A Dazzling Variety
There are 8 distinct kinds of pearls that were used in vintage pearl jewelry. They include baroque pearls, blister pearls, cultured pearls, freshwater pearls, mabe pearls, natural pearls, Quahog pearls, and seed pearls.
A Beautiful Color
Pearls aren’t always white or cream colored. They can naturally occur in a variety of colors, including pink, purple, brown, or onyx. Their color greatly depends on the type of shellfish in which they are created and the surrounding water type.
A Distinct Texture
There is an easy way to determine if vintage pearls are real or imitation. Cultured pearls have a distinct, gritty texture that can be identified by rubbing them against the enamel of your tooth.

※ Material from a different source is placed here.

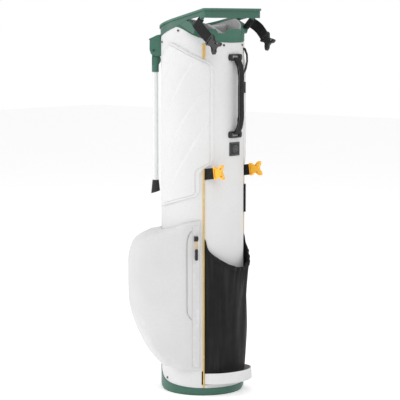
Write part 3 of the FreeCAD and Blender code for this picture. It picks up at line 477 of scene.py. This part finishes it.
def smooth_line(points, step):
    """Points evenly spaced along a smooth curve through the given ones."""
    control = np.array(points, float)
    control = np.vstack([2 * control[0] - control[1], control, 2 * control[-1] - control[-2]])
    fine = []
    for k in range(1, len(control) - 2):
        a, b, c, d = control[k - 1:k + 3]
        for u in np.linspace(0, 1, 24, endpoint=False):
            fine.append(0.5 * (2 * b + (c - a) * u + (2 * a - 5 * b + 4 * c - d) * u ** 2
                               + (3 * b - a - 3 * c + d) * u ** 3))
    fine = np.array(fine + [control[-2]])
    run = np.concatenate([[0], np.cumsum(np.linalg.norm(np.diff(fine, axis=0), axis=1))])
    places = np.linspace(0, run[-1], max(2, round(run[-1] / step) + 1))
    return np.array([[np.interp(s, run, fine[:, k]) for k in range(len(fine[0]))] for s in places])


def wall(turn, z, radius=SHELL):
    """A point on the tube: bearing in degrees from +X, height and radius in metres."""
    return np.array([radius * math.cos(math.radians(turn)), radius * math.sin(math.radians(turn)), z])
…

Professional jewelers also have tools that can identify whether your vintage pearls are natural or man-made.
A Precious Item
Pearls are the only precious stone that is manufactured from a living being. Because they were so precious, divers often risked their lives trying to find naturally occurring pearls in the wild.
A Rare Find
The Golash Brooch features one of the most valuable vintage pearls in history. Dating from 1835, it features the largest and rarest Quahog pearl in existence. Although the brooch is nearly priceless, it was acquired for just $14 at an antique store that inaccurately mistook it for a cheap piece of costume jewelry.
A Popular Adornment
Vintage pearls are present throughout history. Ancient Egyptians regarded them as accessories that only royalty was allowed to wear, which is a tradition that carried through to the Middle Ages. Pearls reached the height of their popularity in the late 19th century, but are still incredibly popular adornments in modern precious jewelry.
A Perfect Piece
While simple strands of pearls are incredibly elegant and popular, vintage pearls are present in other adornments as well. Brooches, hair combs, and hat pins made during the Victorian era often feature pearls along with other precious gemstones and metals.
A Sentimental Accessory
Often dotted with seed pearls, mourning jewelry was extremely popular in the Victorian era. Usually black in color, these pieces featured religious symbols and inscriptions that memorialized a loved one that had recently passed. The seed pearls were meant to symbolize teardrops shed during the mourning period.
An Eternal Symbol
The popularity of pearls leads to mass manufacturing of synthetic pearls made from plastic or glass. While costume jewelry made the look of pearls accessible to the masses, natural pearls are still extremely precious, valuable, and rare.
An Everlasting Heirloom
Strands of pearls are widely regarded as vintage heirlooms in many cultures. Often, they are passed down on a woman’s wedding day, as vintage pearls are historically meant to symbolize purity.